- Born: 1989 (age 36–37) Derry, Northern Ireland
- Known for: Give My Head Peace; Soft Border Patrol; The Blame Game; A Perforated Ulster;
- Spouse: Sean Hegarty ​(m. 2016)​
- Children: 2

= Diona Doherty =

Irish comedian, actress and writer

Diona Doherty (born 1989) is an Irish comedian, actress and writer from Derry. She starred in BBC Northern Ireland's Soft Border Patrol. She played a Ukrainian student in an episode of Channel 4's Derry Girls. She has been a panellist on The Blame Game since 2021.

==Career==
Doherty has frequently worked with Hole in the Wall Gang, as a writer and member of the cast of BBC Radio Ulster's satirical sketch show A Perforated Ulster since 2020, working with Tim McGarry on The Blame Game since 2021, a regular role of Derry girl Gráinne in Give My Head Peace, and a member of the revamped Dry Your Eyes cast in 2022. She competed in 2021's BBC New Comedy Award, making it to the Northern Ireland final.

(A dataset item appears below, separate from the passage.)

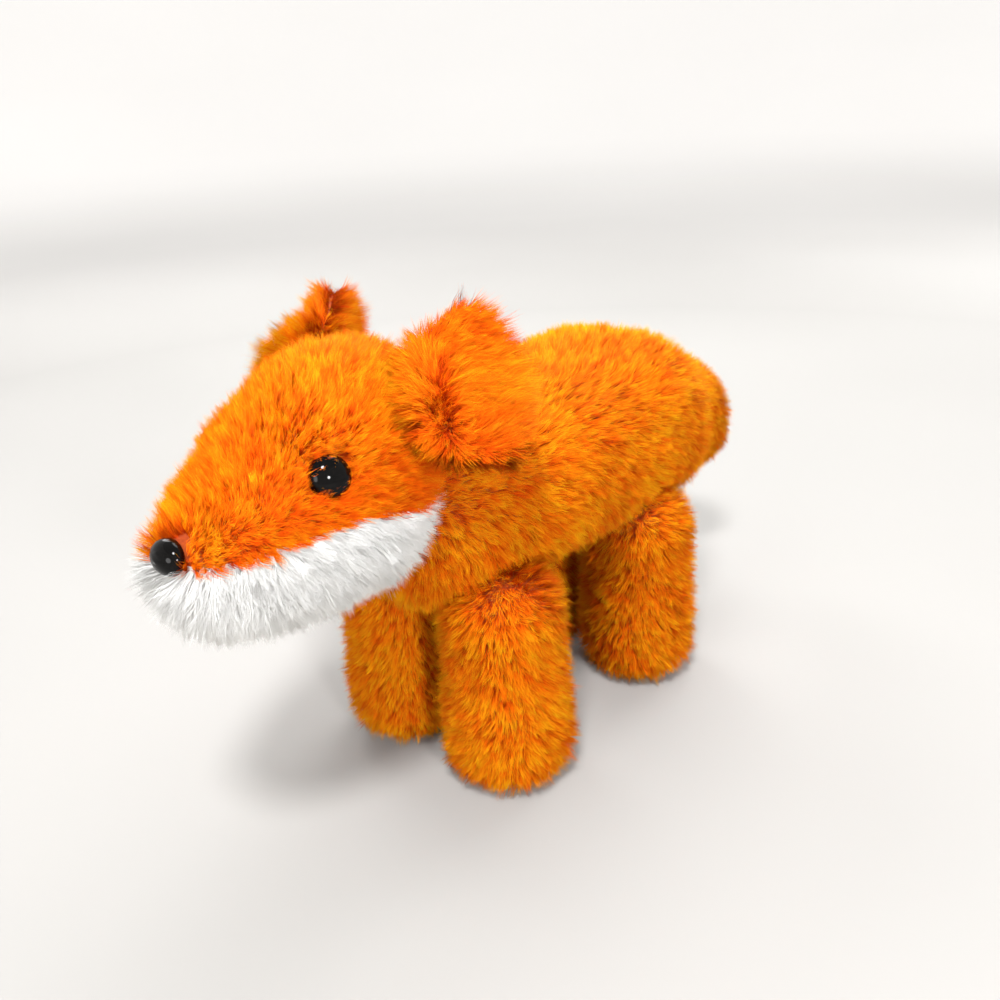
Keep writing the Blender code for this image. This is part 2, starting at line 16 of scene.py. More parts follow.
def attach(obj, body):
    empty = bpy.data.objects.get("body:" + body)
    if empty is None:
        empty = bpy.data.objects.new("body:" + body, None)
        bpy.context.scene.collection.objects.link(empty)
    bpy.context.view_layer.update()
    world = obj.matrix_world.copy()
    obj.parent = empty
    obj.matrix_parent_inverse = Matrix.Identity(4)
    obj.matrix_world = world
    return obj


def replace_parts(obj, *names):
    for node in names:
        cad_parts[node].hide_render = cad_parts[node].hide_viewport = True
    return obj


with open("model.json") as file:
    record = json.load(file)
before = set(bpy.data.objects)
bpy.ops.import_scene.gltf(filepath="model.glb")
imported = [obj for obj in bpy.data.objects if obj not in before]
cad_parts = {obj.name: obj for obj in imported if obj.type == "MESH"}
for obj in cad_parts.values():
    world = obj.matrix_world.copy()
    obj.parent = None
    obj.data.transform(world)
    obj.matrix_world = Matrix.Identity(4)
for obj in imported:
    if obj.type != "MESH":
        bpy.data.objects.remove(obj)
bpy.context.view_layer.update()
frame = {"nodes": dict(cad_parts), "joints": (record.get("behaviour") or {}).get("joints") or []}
NODES = frame["nodes"]
JOINTS = {joint["name"]: joint for joint in frame["joints"]}

# Camera, fitted to the floorboards and the feet in the photograph
CAMERA_PLACE = Vector((0.2218, -0.2646, 0.2340))
CAMERA_AIM = Vector((0.0410, -0.0566, 0.1154))
CAMERA_ROLL = math.radians(-3.31)
CAMERA_LENS = 36.0
CAMERA_SENSOR = 36.0
CAMERA_NEAR = 0.01

# Lamps: name, place, diameter and watts, all aimed at the middle of the fox
LAMPS = (
    ("key", (0.35, -0.50, 1.00), 0.20, 11.5),
    ("front", (0.95, -0.50, 0.42), 0.16, 7.5),
    ("face", (0.10, -1.20, 0.35), 0.50, 5),
    ("back", (-0.25, 0.55, 0.95), 0.60, 6),
    ("side", (-0.90, 0.35, 0.75), 0.60, 6),
    ("rear", (0.25, 1.15, 0.60), 0.60, 6),
)
LAMP_AIM = Vector((0, 0, 0.10))
SKY_STRENGTH = 0.68

# Floor: radii and heights of its rings, its colours as the camera and as bounced light see them,
# and the values of its grain that have those colours
FLOOR_RINGS = ((1.4, 0.0), (1.8, 0.06), (2.1, 0.24), (2.25, 0.6), (2.3, 2.4))
FLOOR_SEGMENTS = 64
FLOOR_SEEN = ((0.42, 0.41, 0.395), (0.46, 0.45, 0.435))
FLOOR_BOUNCED = ((0.36, 0.34, 0.31), (0.40, 0.38, 0.35))
FLOOR_LEVELS = (0.3, 0.7)
FLOOR_GRAIN = 8
FLOOR_ROUGHNESS = 0.9

# Glow of the floor, which starts at the first distance from the fox and is full at the second
GLOW_REACH = (0.7, 1.85)
GLOW_STRENGTH = 0.70
GLOW_COLOUR = (1.0, 0.98, 0.96)

# Pile colours of dull and bright tufts, as places along the strand and the colours there
ORANGE_DULL = ((0.0, (0.34, 0.014, 0.001)), (0.5, (0.80, 0.065, 0.001)), (1.0, (1.0, 0.14, 0.001)))
ORANGE_BRIGHT = ((0.0, (0.60, 0.045, 0.001)), (0.5, (1.0, 0.20, 0.001)), (1.0, (1.0, 0.64, 0.010)))
WHITE_DULL = ((0.0, (0.86, 0.85, 0.83)), (0.5, (0.94, 0.94, 0.92)), (1.0, (0.97, 0.97, 0.96)))
WHITE_BRIGHT = ((0.0, (0.90, 0.89, 0.87)), (0.5, (0.97, 0.97, 0.96)), (1.0, (1.0, 1.0, 0.99)))
PILE_ROUGHNESS = 0.7
ORANGE_SHINE = 0.04
WHITE_SHINE = 0.1

# Cloth: low and high colours, the values of its grain that have them, grain scale and detail,
# bump strength and height
ORANGE_CLOTH = ((0.34, 0.045, 0.003), (0.46, 0.070, 0.004))
WHITE_CLOTH = ((0.74, 0.73, 0.70), (0.84, 0.83, 0.81))
FIBRE = ((0.70, 0.70, 0.66), (0.85, 0.85, 0.82))
CLOTH_LEVELS = (0.35, 0.65)
CLOTH_GRAIN = (900, 4)
CLOTH_BUMP = 0.6
CLOTH_BUMP_HEIGHT = 0.0006
CLOTH_ROUGHNESS = 0.95

# Plastic: colour, roughness of clean and wiped places, shine, scale and detail of the marks, how
# much lighter a mark is, and the values of the marks between which gloss and colour change
PLASTIC_COLOUR = (0.0015, 0.0013, 0.0012)
PLASTIC_ROUGHNESS = (0.04, 0.09)
PLASTIC_SHINE = 0.14
PLASTIC_MARKS = (260, 5)
MARK_TINT = 1.6
MARK_GLOSS_LEVELS = (0.35, 0.75)
MARK_TINT_LEVELS = (0.3, 0.8)

# Places from the frame
NECK = np.array(JOINTS["head_turn"]["pos_m"])
TAIL_ROOT = np.array(JOINTS["tail_lift"]["pos_m"])
HIPS = {
    body: np.array(JOINTS[body + "_swing"]["pos_m"])
    for body in ("leg_front_left", "leg_front_right", "leg_hind_left", "leg_hind_right")
}

# Bags under the pile, and how full each is stuffed
BAG_VOXEL = 0.0020
BAG_SMOOTHING = 6
BAG_WELD = 0.00001
EAR_BAG_INSET = 0.0020

# Studs, as in the CAD: places, outward axes, and widths, heights, domes and rims. The shares are
# of the shank's radius at its end, and of half width and rim at the dome's rounded lower edge.
EYE_PLACE = (0.02463, -0.10681, 0.13671)
EYE_AXIS = (0.88717, -0.34496, 0.30649)
EYE_SIZES = (0.0120, 0.0120, 0.0050, 0.0010)
NOSE_PLACE = (0.00016, -0.14230, 0.12089)
NOSE_AXIS = (-0.0320, -0.94641, 0.32138)
NOSE_SIZES = (0.0130, 0.0100, 0.0050, 0.0010)
SHANK_RADIUS = 0.0018
SHANK_LENGTH = 0.0100
SHANK_END = 0.7
EDGE_WIDTH = 0.97
EDGE_HEIGHT = 0.3
DOME_STEPS = 20
STUD_SEGMENTS = 72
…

She appeared in series 3 of Blue Lights. In 2027, Doherty will play Julie Johnston in the upcoming comedy Committed.

==Personal life==
Doherty is married to Irish comic Sean Hegarty. They have a daughter, Winter, born in 2021 and a son, Rocky, who was born in 2023. and Hegarty has children from a previous relationship.